4. Wisconsin – I’d like to move Wisconsin up on this list, because I think the Badgers are legitimately good, but beating UMass and Tennessee Tech to open the season – even with a combined score line of 93-0 – doesn’t really prove anything.

5. Nebraska – Like the Badgers' uninspiring first fortnight, beating up on Wyoming and Southern Miss doesn’t grant one much power-rankings clout, but Nebraska’s defense did play better than last week (when it gave up 602 yards to the Cowboys), so there’s potential for upward movement.

6. Penn State – Another impressive effort from true freshman quarterback Christian Hackenberg drove Penn State past Eastern Michigan (45-7) at home with minimal fuss. Next week’s game against undefeated UCF should be more compelling.

7. Michigan State – Until the Spartans prove they can score points on offense, entrenchment in the middle of these rankings should be the weekly expectation.

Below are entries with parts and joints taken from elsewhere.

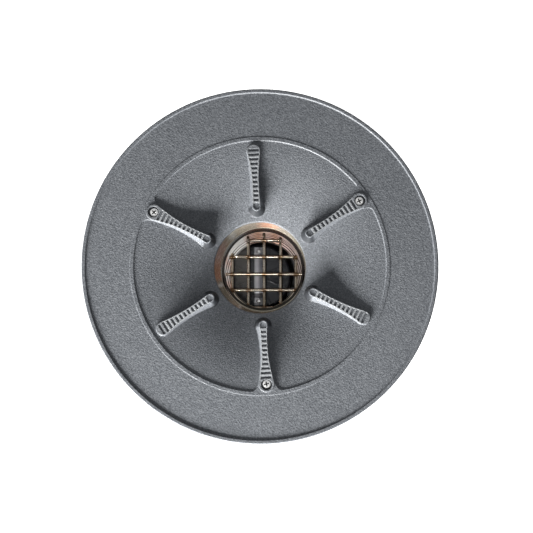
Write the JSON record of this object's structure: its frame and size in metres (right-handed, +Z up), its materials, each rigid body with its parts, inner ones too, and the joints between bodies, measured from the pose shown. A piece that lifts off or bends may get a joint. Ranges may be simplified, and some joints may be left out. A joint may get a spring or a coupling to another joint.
{
  "type": "floor drain grate",
  "caption": "Round floor drain with a ribbed dish plate, a metal throat funnel, a lift-out mesh strainer basket and a bell trap over a vertical outlet.",
  "frame": {"origin": "centre of the anchor-hole circle on the underside of the anchor flange, on the plate's axis", "axes": "+Z up along the drain's axis, out of the floor; +X right and +Y away from the viewer in the picture"},
  "size_m": [0.35, 0.35, 0.1848],
  "materials": {
    "grey_moulding": "fine leather grain",
    "body_moulding": "moulded, satin",
    "trap_moulding": "moulded, smooth",
    "bronze_steel": "polished, bronze tinted",
    "wire_steel": "polished wire, heat tinted at the welds",
    "strap_steel": "bright strip",
    "screw_steel": "plated",
    "seal_rubber": "matt",
    "insert_brass": "knurled",
    "nut_moulding": "moulded",
    "pipe_plastic": "extruded, satin"
  },
  "bodies": {
    "drain": {"dish_plate": "grey_moulding", "cover_screws": "screw_steel", "screw_washers": "seal_rubber", "threaded_inserts": "insert_brass", "drain_body": "body_moulding", "anchor_flange": "body_moulding", "membrane_gasket": "seal_rubber", "clamp_ring": "nut_moulding", "clamp_bolts": "screw_steel", "clamp_washers": "screw_steel", "plate_gasket": "seal_rubber", "funnel_seal": "seal_rubber", "throat_funnel": "bronze_steel", "outlet_pipe": "pipe_plastic", "outlet_gasket": "seal_rubber", "lock_washer": "nut_moulding", "lock_nut": "nut_moulding"},
    "basket": {"basket_shell": "bronze_steel", "grid_cross_wires": "wire_steel", "grid_long_wires": "wire_steel"},
    "trap": {"trap_bell": "trap_moulding", "bell_handle": "strap_steel", "handle_rivets": "screw_steel"}
  },
  "joints": [
    {"name": "basket_lift", "type": "slide", "parent": "drain", "child": "basket", "axis": [0, 0, 1], "range_m": [0, 0.075]},
    {"name": "bell_lift", "type": "slide", "parent": "drain", "child": "trap", "axis": [0, 0, 1], "range_m": [0, 0.075]}
  ],
  "couplings": [
    {"joint": "bell_lift", "follows": "basket_lift", "ratio": 1}
  ]
}
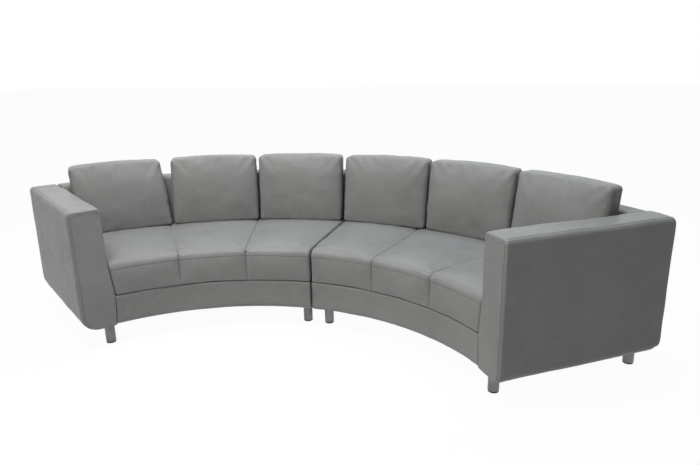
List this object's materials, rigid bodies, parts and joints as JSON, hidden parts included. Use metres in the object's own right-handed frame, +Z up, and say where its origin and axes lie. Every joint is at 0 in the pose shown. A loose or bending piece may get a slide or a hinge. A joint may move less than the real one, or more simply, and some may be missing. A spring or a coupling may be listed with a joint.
{
  "type": "curved sofa",
  "caption": "Curved upholstered sofa in two mirrored sections with loose seat and back cushions, square arms and short round metal legs.",
  "frame": {"origin": "on the floor at the middle of the sofa's width and depth", "axes": "+X to the right along the width, +Y from the front towards the middle of the back, +Z up"},
  "size_m": [3.237, 1.337, 0.8141],
  "materials": {
    "leather": "satin",
    "wood": "matte",
    "spring_steel": "satin",
    "zinc_steel": "satin",
    "satin_steel": "satin",
    "felt": "matte",
    "webbing": "matte",
    "dust_cloth": "matte",
    "foam": "matte",
    "glide_plastic": "matte"
  },
  "bodies": {
    "left_section": {"left_front_rail": "wood", "left_rear_seat_rail": "wood", "left_back_rail": "wood", "left_back_top_rail": "wood", "left_cross_ribs": "wood", "left_back_posts": "wood", "left_bearer_blocks": "wood", "left_arm_frame": "wood", "left_seat_springs": "spring_steel", "left_spring_clips": "spring_steel", "left_deck_pad": "felt", "left_back_webbing": "webbing", "left_dust_cover": "dust_cloth", "left_front_cover": "leather", "left_back_cover": "leather", "left_arm_cover": "leather", "left_arm_front_panel": "leather", "left_seam_panel": "leather", "left_legs": "satin_steel", "left_leg_glides": "glide_plastic", "left_frame_fixings": "zinc_steel", "left_connector_tongues": "zinc_steel"},
    "left_seat": {"left_seat_cover": "leather", "left_seat_foam": "foam"},
    "left_back_1": {"left_back_cushion_1": "leather", "left_back_foam_1": "foam"},
    "left_back_2": {"left_back_cushion_2": "leather", "left_back_foam_2": "foam"},
    "left_back_3": {"left_back_cushion_3": "leather", "left_back_foam_3": "foam"},
    "right_section": {"right_front_rail": "wood", "right_rear_seat_rail": "wood", "right_back_rail": "wood", "right_back_top_rail": "wood", "right_cross_ribs": "wood", "right_back_posts": "wood", "right_bearer_blocks": "wood", "right_arm_frame": "wood", "right_seat_springs": "spring_steel", "right_spring_clips": "spring_steel", "right_deck_pad": "felt", "right_back_webbing": "webbing", "right_dust_cover": "dust_cloth", "right_front_cover": "leather", "right_back_cover": "leather", "right_arm_cover": "leather", "right_arm_front_panel": "leather", "right_seam_panel": "leather", "right_legs": "satin_steel", "right_leg_glides": "glide_plastic", "right_frame_fixings": "zinc_steel", "right_connector_sleeves": "zinc_steel"},
    "right_seat": {"right_seat_cover": "leather", "right_seat_foam": "foam"},
    "right_back_1": {"right_back_cushion_1": "leather", "right_back_foam_1": "foam"},
    "right_back_2": {"right_back_cushion_2": "leather", "right_back_foam_2": "foam"},
    "right_back_3": {"right_back_cushion_3": "leather", "right_back_foam_3": "foam"}
  },
  "joints": [
    {"name": "section_slide", "type": "slide", "parent": "left_section", "child": "right_section", "axis": [1, 0, 0], "range_m": [0, 0.3]},
    {"name": "left_seat_lift", "type": "slide", "parent": "left_section", "child": "left_seat", "axis": [0, 0, 1], "range_m": [0, 0.25]},
    {"name": "left_back_1_lift", "type": "slide", "parent": "left_seat", "child": "left_back_1", "axis": [0, 0, 1], "range_m": [0, 0.45]},
    {"name": "left_back_2_lift", "type": "slide", "parent": "left_seat", "child": "left_back_2", "axis": [0, 0, 1], "range_m": [0, 0.45]},
    {"name": "left_back_3_lift", "type": "slide", "parent": "left_seat", "child": "left_back_3", "axis": [0, 0, 1], "range_m": [0, 0.45]},
    {"name": "right_seat_lift", "type": "slide", "parent": "right_section", "child": "right_seat", "axis": [0, 0, 1], "range_m": [0, 0.25]},
    {"name": "right_back_1_lift", "type": "slide", "parent": "right_seat", "child": "right_back_1", "axis": [0, 0, 1], "range_m": [0, 0.45]},
    {"name": "right_back_2_lift", "type": "slide", "parent": "right_seat", "child": "right_back_2", "axis": [0, 0, 1], "range_m": [0, 0.45]},
    {"name": "right_back_3_lift", "type": "slide", "parent": "right_seat", "child": "right_back_3", "axis": [0, 0, 1], "range_m": [0, 0.45]}
  ]
}
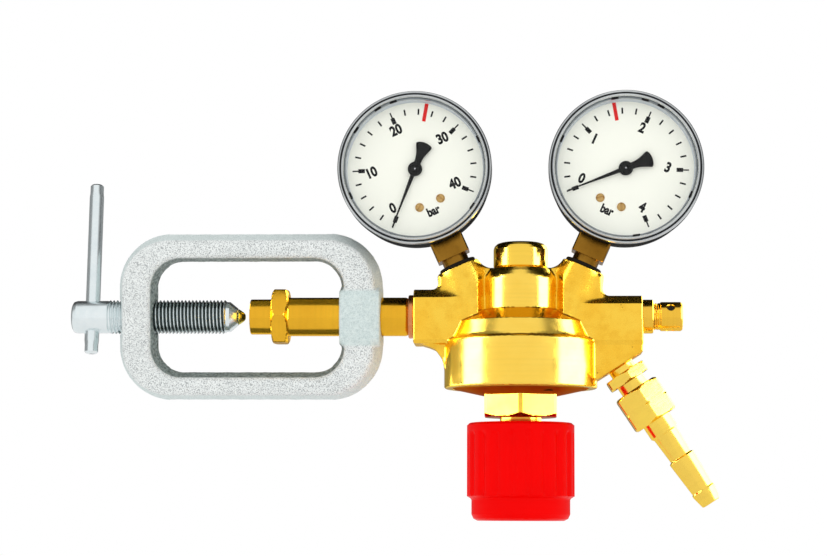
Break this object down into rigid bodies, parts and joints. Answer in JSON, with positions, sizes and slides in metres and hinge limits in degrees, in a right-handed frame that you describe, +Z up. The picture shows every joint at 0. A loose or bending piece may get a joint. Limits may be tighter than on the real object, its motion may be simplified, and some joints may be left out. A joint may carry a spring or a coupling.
{
  "type": "gas regulator",
  "caption": "Brass cylinder pressure regulator with a clamp yoke, contents and outlet gauges, adjusting knob, relief valve and barbed hose outlet.",
  "frame": {"origin": "centre of the inlet nose's end face", "axes": "+X along the inlet towards the regulator's body, +Z up with the gauges on top and the knob below, -Y towards the reader of the gauges"},
  "size_m": [0.2679, 0.063, 0.1757],
  "materials": {
    "bezel_steel": "polished stainless",
    "bright_steel": "turned",
    "bronze_tube": "drawn tube",
    "cast_yoke": "cast and galvanised",
    "dial_white": "satin white",
    "forged_brass": "forged and part machined",
    "gauge_brass": "machined, slightly dull",
    "gauge_case_black": "black enamel",
    "gauge_seal": "fibre",
    "knob_plastic": "moulded, glossy",
    "movement_brass": "stamped, bright",
    "pointer_black": "matt black",
    "ring_grey": "satin",
    "seal_copper": "soft annealed",
    "seal_rubber": "moulded",
    "seat_polymer": "machined",
    "sintered_bronze": "sintered",
    "spring_steel": "drawn wire",
    "turned_brass": "turned, bright",
    "window_clear": "clear, polished",
    "zinc_steel": "blue zinc plated"
  },
  "bodies": {
    "regulator": {"main_body": "forged_brass", "inlet_stem": "turned_brass", "inlet_gasket": "seal_rubber", "inlet_filter": "sintered_bronze", "inlet_seal_washer": "seal_copper", "valve_plug": "turned_brass", "bonnet": "turned_brass", "diaphragm": "seal_rubber", "slip_ring": "movement_brass", "main_spring": "spring_steel", "valve_seat": "seat_polymer", "valve_spring": "spring_steel", "relief_body": "turned_brass", "relief_cap": "turned_brass", "relief_spring": "spring_steel", "outlet_nipple": "turned_brass", "supply_case": "gauge_case_black", "supply_bezel": "bezel_steel", "supply_window": "window_clear", "supply_dial": "dial_white", "supply_dial_ring": "ring_grey", "supply_dial_screws": "movement_brass", "supply_socket": "gauge_brass", "supply_washer": "gauge_seal", "supply_movement": "movement_brass", "supply_bourdon_tube": "bronze_tube", "delivery_case": "gauge_case_black", "delivery_bezel": "bezel_steel", "delivery_window": "window_clear", "delivery_dial": "dial_white", "delivery_dial_ring": "ring_grey", "delivery_dial_screws": "movement_brass", "delivery_socket": "gauge_brass", "delivery_washer": "gauge_seal", "delivery_movement": "movement_brass", "delivery_bourdon_tube": "bronze_tube"},
    "yoke": {"yoke": "cast_yoke"},
    "clamp_tip": {"clamp_tip": "turned_brass"},
    "clamp_screw": {"clamp_screw": "zinc_steel"},
    "tommy_bar": {"tommy_bar": "zinc_steel"},
    "diaphragm_plate": {"diaphragm_plate": "bright_steel"},
    "valve_poppet": {"valve_poppet": "bright_steel"},
    "spring_button": {"spring_button": "bright_steel"},
    "knob": {"knob": "knob_plastic", "adjusting_spindle": "zinc_steel"},
    "relief_poppet": {"relief_poppet": "bright_steel"},
    "hose_barb": {"hose_barb": "turned_brass"},
    "union_nut": {"union_nut": "turned_brass"},
    "supply_pointer": {"supply_pointer": "pointer_black", "supply_pinion": "movement_brass"},
    "supply_sector": {"supply_sector": "movement_brass", "supply_link": "movement_brass"},
    "delivery_pointer": {"delivery_pointer": "pointer_black", "delivery_pinion": "movement_brass"},
    "delivery_sector": {"delivery_sector": "movement_brass", "delivery_link": "movement_brass"}
  },
  "joints": [
    {"name": "yoke_slide", "type": "slide", "parent": "regulator", "child": "yoke", "axis": [1, 0, 0], "range_m": [-0.02, 0.002]},
    {"name": "clamp_feed", "type": "slide", "parent": "yoke", "child": "clamp_tip", "axis": [1, 0, 0], "range_m": [-0.03, 0]},
    {"name": "clamp_turn", "type": "hinge", "parent": "clamp_tip", "child": "clamp_screw", "pos_m": [0, 0, 0], "axis": [1, 0, 0], "range_deg": [-7200, 0]},
    {"name": "bar_slide", "type": "slide", "parent": "clamp_screw", "child": "tommy_bar", "axis": [0, 0.1045, 0.9945], "range_m": [-0.045, 0.004]},
    {"name": "diaphragm_lift", "type": "slide", "parent": "regulator", "child": "diaphragm_plate", "axis": [0, 0, 1], "range_m": [0, 0.001], "deforming": ["diaphragm"]},
    {"name": "poppet_lift", "type": "slide", "parent": "regulator", "child": "valve_poppet", "axis": [0, 0, 1], "range_m": [0, 0.001], "deforming": ["valve_spring"]},
    {"name": "button_feed", "type": "slide", "parent": "regulator", "child": "spring_button", "axis": [0, 0, 1], "range_m": [0, 0.0075], "deforming": ["main_spring"]},
    {"name": "knob_turn", "type": "hinge", "parent": "spring_button", "child": "knob", "pos_m": [0.112, 0, -0.06], "axis": [0, 0, 1], "range_deg": [0, 1800]},
    {"name": "relief_lift", "type": "slide", "parent": "regulator", "child": "relief_poppet", "axis": [1, 0, 0], "range_m": [0, 0.0015], "deforming": ["relief_spring"]},
    {"name": "union_feed", "type": "slide", "parent": "regulator", "child": "hose_barb", "axis": [0.5519, 0, -0.8339], "range_m": [0, 0.0105]},
    {"name": "union_turn", "type": "hinge", "parent": "hose_barb", "child": "union_nut", "pos_m": [0.1532, 0, -0.0209], "axis": [0.5519, 0, -0.8339], "range_deg": [0, 2520]},
    {"name": "supply_needle", "type": "hinge", "parent": "regulator", "child": "supply_pointer", "pos_m": [0.0687, -0.013, 0.06], "axis": [0, 1, 0], "range_deg": [0, 270], "deforming": ["supply_bourdon_tube"]},
    {"name": "supply_sector_turn", "type": "hinge", "parent": "regulator", "child": "supply_sector", "pos_m": [0.07841, -0.003, 0.05295], "axis": [0, 1, 0], "range_deg": [-30, 0]},
    {"name": "delivery_needle", "type": "hinge", "parent": "regulator", "child": "delivery_pointer", "pos_m": [0.1553, -0.013, 0.06], "axis": [0, 1, 0], "range_deg": [0, 270], "deforming": ["delivery_bourdon_tube"]},
    {"name": "delivery_sector_turn", "type": "hinge", "parent": "regulator", "child": "delivery_sector", "pos_m": [0.15655, -0.003, 0.04807], "axis": [0, 1, 0], "range_deg": [-30, 0]}
  ],
  "couplings": [
    {"joint": "clamp_feed", "follows": "clamp_turn", "m_per_rad": 0.00023873},
    {"joint": "poppet_lift", "follows": "diaphragm_lift", "ratio": 1},
    {"joint": "button_feed", "follows": "knob_turn", "m_per_rad": 0.00023873},
    {"joint": "union_turn", "follows": "union_feed", "rad_per_m": 4188.8},
    {"joint": "supply_sector_turn", "follows": "supply_needle", "ratio": -0.11111},
    {"joint": "delivery_sector_turn", "follows": "delivery_needle", "ratio": -0.11111}
  ]
}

But man, is that defense – which after two games has accounted for four touchdowns to the offense’s two – fun to watch.

8. Illinois – For deeper analysis on Illinois, scroll up. The Illini are trending upward, and a win over Washington next week would send them up a few more rungs on the Big Ten ladder.

9. Minnesota – What’s with all these games against desert-based football lightweights? First UNLV, then New Mexico State at home (then San Jose State week 4). Minnesota brings things back to the Midwest next week, when it hosts Western Illinois at home.

10. Indiana – The optimism of Indiana’s 73-point drubbing of Indiana State week 1 was quickly dashed by a humbling six-point home loss to Navy, who grounded out 444 rushing yards against the Hoosiers’ limp defense.

11. Iowa – After last week’s devastating loss to Northern Illinois, Iowa got on the winning track against Missouri State. Missouri State lost to Northwestern State at home in its season opener. That piece of information should tell you all you need to know about Iowa’s week 2 victory.

12. Purdue – The first two games of the Darell Hazell era have not gone as planned. Purdue had to scrap and claw past Indiana State (20-14), a team that allowed 73 points to Indiana just last week.